“Those who listened unwarily to that voice could seldom report the words that they heard; and if they did, they wondered, for little power remained in them. Mostly they remembered only that it was a delight to hear the voice speaking, all that it said seemed wise and reasonable, and desire awoke in them by swift agreement to seem wise themselves. When others spoke they seemed harsh and uncouth by contrast; and if they gainsaid the voice, anger was kindled in the hearts of those under the spell. For some the spell lasted only while the voice spoke to them, and when it spake to another they smiled, as men do who see through a juggler’s trick while others gape at it. For many the sound of the voice alone was enough to hold them enthralled; but for those whom it conquered the spell endured when they were far away, and ever they heard that soft voice whispering and urging them. But none were unmoved; none rejected its pleas and its commands without an effort of mind and will, so long as its master had control of it.”~ “The Speech of Saruman,” J.R.R. Tolkien, The Two Towers
Towards the middle of his May 17th commencement address at Notre Dame (in the United States), President Barack Obama asked the following questions:
Is it possible for us to join hands in common effort?

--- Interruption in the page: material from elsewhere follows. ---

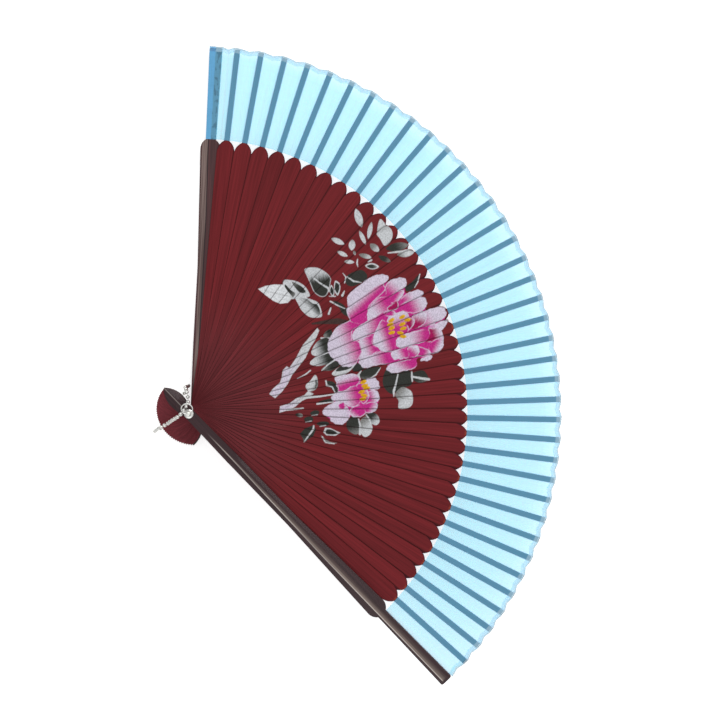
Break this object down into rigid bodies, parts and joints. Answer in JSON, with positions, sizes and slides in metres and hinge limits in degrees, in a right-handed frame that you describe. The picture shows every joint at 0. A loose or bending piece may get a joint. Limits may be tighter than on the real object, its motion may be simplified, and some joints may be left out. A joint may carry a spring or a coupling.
{
  "type": "folding fan",
  "caption": "Folding fan, open: painted wooden sticks on one rivet, pleated sheer silk leaf, guards, and a bead chain on a ring.",
  "frame": {"origin": "on the rivet's axis, at the flat bottom of its back head", "axes": "+Z along the rivet's axis towards the front face of the fan, +Y through the middle of the open fan, +X across it towards the front guard"},
  "size_m": [0.3472, 0.213, 0.0333],
  "materials": {
    "rib_wood": "dyed and waxed",
    "guard_wood": "dyed dark, satin",
    "silk": "sheer pleated silk",
    "steel": "bright plated steel",
    "chain_steel": "plated bead chain"
  },
  "bodies": {
    "guard_front": {"guard_front": "guard_wood", "rivet": "steel", "washer_front": "steel", "washer_back": "steel", "ball_chain": "chain_steel", "chain_connector": "chain_steel", "leaf": "silk"},
    "rib_38": {"rib_38": "rib_wood"},
    "rib_37": {"rib_37": "rib_wood"},
    "rib_36": {"rib_36": "rib_wood"},
    "rib_35": {"rib_35": "rib_wood"},
    "rib_34": {"rib_34": "rib_wood"},
    "rib_33": {"rib_33": "rib_wood"},
    "rib_32": {"rib_32": "rib_wood"},
    "rib_31": {"rib_31": "rib_wood"},
    "rib_30": {"rib_30": "rib_wood"},
    "rib_29": {"rib_29": "rib_wood"},
    "rib_28": {"rib_28": "rib_wood"},
    "rib_27": {"rib_27": "rib_wood"},
    "rib_26": {"rib_26": "rib_wood"},
    "rib_25": {"rib_25": "rib_wood"},
    "rib_24": {"rib_24": "rib_wood"},
    "rib_23": {"rib_23": "rib_wood"},
    "rib_22": {"rib_22": "rib_wood"},
    "rib_21": {"rib_21": "rib_wood"},
    "rib_20": {"rib_20": "rib_wood"},
    "rib_19": {"rib_19": "rib_wood"},
    "rib_18": {"rib_18": "rib_wood"},
    "rib_17": {"rib_17": "rib_wood"},
    "rib_16": {"rib_16": "rib_wood"},
    "rib_15": {"rib_15": "rib_wood"},
    "rib_14": {"rib_14": "rib_wood"},
    "rib_13": {"rib_13": "rib_wood"},
    "rib_12": {"rib_12": "rib_wood"},
    "rib_11": {"rib_11": "rib_wood"},
    "rib_10": {"rib_10": "rib_wood"},
    "rib_09": {"rib_09": "rib_wood"},
    "rib_08": {"rib_08": "rib_wood"},
    "rib_07": {"rib_07": "rib_wood"},
    "rib_06": {"rib_06": "rib_wood"},
    "rib_05": {"rib_05": "rib_wood"},
    "rib_04": {"rib_04": "rib_wood"},
    "rib_03": {"rib_03": "rib_wood"},
    "rib_02": {"rib_02": "rib_wood"},
    "rib_01": {"rib_01": "rib_wood"},
    "guard_back": {"guard_back": "guard_wood"},
    "ring": {"ring": "steel"}
  },
  "joints": [
    {"name": "fold_rib_38", "type": "hinge", "parent": "guard_front", "child": "rib_38", "pos_m": [0, 0, 0], "axis": [0, 0, -1], "range_deg": [0, 4.06], "deforming": ["leaf"]},
    {"name": "fold_rib_37", "type": "hinge", "parent": "rib_38", "child": "rib_37", "pos_m": [0, 0, 0], "axis": [0, 0, -1], "range_deg": [0, 3.15]},
    {"name": "fold_rib_36", "type": "hinge", "parent": "rib_37", "child": "rib_36", "pos_m": [0, 0, 0], "axis": [0, 0, -1], "range_deg": [0, 3.15]},
    {"name": "fold_rib_35", "type": "hinge", "parent": "rib_36", "child": "rib_35", "pos_m": [0, 0, 0], "axis": [0, 0, -1], "range_deg": [0, 3.15]},
    {"name": "fold_rib_34", "type": "hinge", "parent": "rib_35", "child": "rib_34", "pos_m": [0, 0, 0], "axis": [0, 0, -1], "range_deg": [0, 3.15]},
    {"name": "fold_rib_33", "type": "hinge", "parent": "rib_34", "child": "rib_33", "pos_m": [0, 0, 0], "axis": [0, 0, -1], "range_deg": [0, 3.15]},
    {"name": "fold_rib_32", "type": "hinge", "parent": "rib_33", "child": "rib_32", "pos_m": [0, 0, 0], "axis": [0, 0, -1], "range_deg": [0, 3.15]},
    {"name": "fold_rib_31", "type": "hinge", "parent": "rib_32", "child": "rib_31", "pos_m": [0, 0, 0], "axis": [0, 0, -1], "range_deg": [0, 3.15]},
    {"name": "fold_rib_30", "type": "hinge", "parent": "rib_31", "child": "rib_30", "pos_m": [0, 0, 0], "axis": [0, 0, -1], "range_deg": [0, 3.15]},
    {"name": "fold_rib_29", "type": "hinge", "parent": "rib_30", "child": "rib_29", "pos_m": [0, 0, 0], "axis": [0, 0, -1], "range_deg": [0, 3.15]},
    {"name": "fold_rib_28", "type": "hinge", "parent": "rib_29", "child": "rib_28", "pos_m": [0, 0, 0], "axis": [0, 0, -1], "range_deg": [0, 3.15]},
    {"name": "fold_rib_27", "type": "hinge", "parent": "rib_28", "child": "rib_27", "pos_m": [0, 0, 0], "axis": [0, 0, -1], "range_deg": [0, 3.15]},
    {"name": "fold_rib_26", "type": "hinge", "parent": "rib_27", "child": "rib_26", "pos_m": [0, 0, 0], "axis": [0, 0, -1], "range_deg": [0, 3.15]},
    {"name": "fold_rib_25", "type": "hinge", "parent": "rib_26", "child": "rib_25", "pos_m": [0, 0, 0], "axis": [0, 0, -1], "range_deg": [0, 3.15]},
    {"name": "fold_rib_24", "type": "hinge", "parent": "rib_25", "child": "rib_24", "pos_m": [0, 0, 0], "axis": [0, 0, -1], "range_deg": [0, 3.16]},
    {"name": "fold_rib_23", "type": "hinge", "parent": "rib_24", "child": "rib_23", "pos_m": [0, 0, 0], "axis": [0, 0, -1], "range_deg": [0, 3.17]},
    {"name": "fold_rib_22", "type": "hinge", "parent": "rib_23", "child": "rib_22", "pos_m": [0, 0, 0], "axis": [0, 0, -1], "range_deg": [0, 3.19]},
    {"name": "fold_rib_21", "type": "hinge", "parent": "rib_22", "child": "rib_21", "pos_m": [0, 0, 0], "axis": [0, 0, -1], "range_deg": [0, 3.21]},
    {"name": "fold_rib_20", "type": "hinge", "parent": "rib_21", "child": "rib_20", "pos_m": [0, 0, 0], "axis": [0, 0, -1], "range_deg": [0, 3.23]},
    {"name": "fold_rib_19", "type": "hinge", "parent": "rib_20", "child": "rib_19", "pos_m": [0, 0, 0], "axis": [0, 0, -1], "range_deg": [0, 3.26]},
    {"name": "fold_rib_18", "type": "hinge", "parent": "rib_19", "child": "rib_18", "pos_m": [0, 0, 0], "axis": [0, 0, -1], "range_deg": [0, 3.3]},
    {"name": "fold_rib_17", "type": "hinge", "parent": "rib_18", "child": "rib_17", "pos_m": [0, 0, 0], "axis": [0, 0, -1], "range_deg": [0, 3.33]},
    {"name": "fold_rib_16", "type": "hinge", "parent": "rib_17", "child": "rib_16", "pos_m": [0, 0, 0], "axis": [0, 0, -1], "range_deg": [0, 3.37]},
    {"name": "fold_rib_15", "type": "hinge", "parent": "rib_16", "child": "rib_15", "pos_m": [0, 0, 0], "axis": [0, 0, -1], "range_deg": [0, 3.41]},
    {"name": "fold_rib_14", "type": "hinge", "parent": "rib_15", "child": "rib_14", "pos_m": [0, 0, 0], "axis": [0, 0, -1], "range_deg": [0, 3.45]},
    {"name": "fold_rib_13", "type": "hinge", "parent": "rib_14", "child": "rib_13", "pos_m": [0, 0, 0], "axis": [0, 0, -1], "range_deg": [0, 3.49]},
    {"name": "fold_rib_12", "type": "hinge", "parent": "rib_13", "child": "rib_12", "pos_m": [0, 0, 0], "axis": [0, 0, -1], "range_deg": [0, 3.53]},
    {"name": "fold_rib_11", "type": "hinge", "parent": "rib_12", "child": "rib_11", "pos_m": [0, 0, 0], "axis": [0, 0, -1], "range_deg": [0, 3.57]},
    {"name": "fold_rib_10", "type": "hinge", "parent": "rib_11", "child": "rib_10", "pos_m": [0, 0, 0], "axis": [0, 0, -1], "range_deg": [0, 3.61]},
    {"name": "fold_rib_09", "type": "hinge", "parent": "rib_10", "child": "rib_09", "pos_m": [0, 0, 0], "axis": [0, 0, -1], "range_deg": [0, 3.65]},
    {"name": "fold_rib_08", "type": "hinge", "parent": "rib_09", "child": "rib_08", "pos_m": [0, 0, 0], "axis": [0, 0, -1], "range_deg": [0, 3.68]},
    {"name": "fold_rib_07", "type": "hinge", "parent": "rib_08", "child": "rib_07", "pos_m": [0, 0, 0], "axis": [0, 0, -1], "range_deg": [0, 3.71]},
    {"name": "fold_rib_06", "type": "hinge", "parent": "rib_07", "child": "rib_06", "pos_m": [0, 0, 0], "axis": [0, 0, -1], "range_deg": [0, 3.74]},
    {"name": "fold_rib_05", "type": "hinge", "parent": "rib_06", "child": "rib_05", "pos_m": [0, 0, 0], "axis": [0, 0, -1], "range_deg": [0, 3.77]},
    {"name": "fold_rib_04", "type": "hinge", "parent": "rib_05", "child": "rib_04", "pos_m": [0, 0, 0], "axis": [0, 0, -1], "range_deg": [0, 3.79]},
    {"name": "fold_rib_03", "type": "hinge", "parent": "rib_04", "child": "rib_03", "pos_m": [0, 0, 0], "axis": [0, 0, -1], "range_deg": [0, 3.8]},
    {"name": "fold_rib_02", "type": "hinge", "parent": "rib_03", "child": "rib_02", "pos_m": [0, 0, 0], "axis": [0, 0, -1], "range_deg": [0, 3.82]},
    {"name": "fold_rib_01", "type": "hinge", "parent": "rib_02", "child": "rib_01", "pos_m": [0, 0, 0], "axis": [0, 0, -1], "range_deg": [0, 3.82]},
    {"name": "fold_guard_back", "type": "hinge", "parent": "rib_01", "child": "guard_back", "pos_m": [0, 0, 0], "axis": [0, 0, -1], "range_deg": [0, 3.44]},
    {"name": "ring_swing", "type": "hinge", "parent": "guard_front", "child": "ring", "pos_m": [0, 0, 0.02928], "axis": [-0.1771, -0.9842, 0], "range_deg": [-3, 3]}
  ],
  "couplings": [
    {"joint": "fold_rib_37", "follows": "fold_rib_38", "ratio": 0.77519},
    {"joint": "fold_rib_36", "follows": "fold_rib_38", "ratio": 0.77519},
    {"joint": "fold_rib_35", "follows": "fold_rib_38", "ratio": 0.77519},
    {"joint": "fold_rib_34", "follows": "fold_rib_38", "ratio": 0.77519},
    {"joint": "fold_rib_33", "follows": "fold_rib_38", "ratio": 0.77519},
    {"joint": "fold_rib_32", "follows": "fold_rib_38", "ratio": 0.77519},
    {"joint": "fold_rib_31", "follows": "fold_rib_38", "ratio": 0.77519},
    {"joint": "fold_rib_30", "follows": "fold_rib_38", "ratio": 0.77519},
    {"joint": "fold_rib_29", "follows": "fold_rib_38", "ratio": 0.77519},
    {"joint": "fold_rib_28", "follows": "fold_rib_38", "ratio": 0.77519},
    {"joint": "fold_rib_27", "follows": "fold_rib_38", "ratio": 0.77519},
    {"joint": "fold_rib_26", "follows": "fold_rib_38", "ratio": 0.77519},
    {"joint": "fold_rib_25", "follows": "fold_rib_38", "ratio": 0.7758},
    {"joint": "fold_rib_24", "follows": "fold_rib_38", "ratio": 0.77761},
    {"joint": "fold_rib_23", "follows": "fold_rib_38", "ratio": 0.7806},
    {"joint": "fold_rib_22", "follows": "fold_rib_38", "ratio": 0.78473},
    {"joint": "fold_rib_21", "follows": "fold_rib_38", "ratio": 0.78993},
    {"joint": "fold_rib_20", "follows": "fold_rib_38", "ratio": 0.79614},
    {"joint": "fold_rib_19", "follows": "fold_rib_38", "ratio": 0.80325},
    {"joint": "fold_rib_18", "follows": "fold_rib_38", "ratio": 0.81116},
    {"joint": "fold_rib_17", "follows": "fold_rib_38", "ratio": 0.81977},
    {"joint": "fold_rib_16", "follows": "fold_rib_38", "ratio": 0.82894},
    {"joint": "fold_rib_15", "follows": "fold_rib_38", "ratio": 0.83854},
    {"joint": "fold_rib_14", "follows": "fold_rib_38", "ratio": 0.84843},
    {"joint": "fold_rib_13", "follows": "fold_rib_38", "ratio": 0.85846},
    {"joint": "fold_rib_12", "follows": "fold_rib_38", "ratio": 0.8685},
    {"joint": "fold_rib_11", "follows": "fold_rib_38", "ratio": 0.87839},
    {"joint": "fold_rib_10", "follows": "fold_rib_38", "ratio": 0.88799},
    {"joint": "fold_rib_09", "follows": "fold_rib_38", "ratio": 0.89716},
    {"joint": "fold_rib_08", "follows": "fold_rib_38", "ratio": 0.90577},
    {"joint": "fold_rib_07", "follows": "fold_rib_38", "ratio": 0.91368},
    {"joint": "fold_rib_06", "follows": "fold_rib_38", "ratio": 0.92079},
    {"joint": "fold_rib_05", "follows": "fold_rib_38", "ratio": 0.927},
    {"joint": "fold_rib_04", "follows": "fold_rib_38", "ratio": 0.9322},
    {"joint": "fold_rib_03", "follows": "fold_rib_38", "ratio": 0.93632},
    {"joint": "fold_rib_02", "follows": "fold_rib_38", "ratio": 0.93932},
    {"joint": "fold_rib_01", "follows": "fold_rib_38", "ratio": 0.94113},
    {"joint": "fold_guard_back", "follows": "fold_rib_38", "ratio": 0.84756}
  ]
}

As citizens of a vibrant and varied democracy, how do we engage in vigorous debate? How does each of us remain firm in our principles, and fight for what we consider right, without demonizing those with just as strongly held convictions on the other side?
Essential and vital questions, these, and the concise and straightforward manner with which he proposed them reveals Obama’s rhetorical brilliance. But Obama did more than propose thought-provoking questions to his Catholic audience; he provided definite answers to these, at least for those in the audience not entirely spellbound. Obama’s answers, along with the philosophical and theological principles they presuppose, were deftly hidden behind his rhetorically honed, magical words; and when they are exposed to the light, they reveal a different incantation than the one that appeared upon the exquisitely polished linguistic surface.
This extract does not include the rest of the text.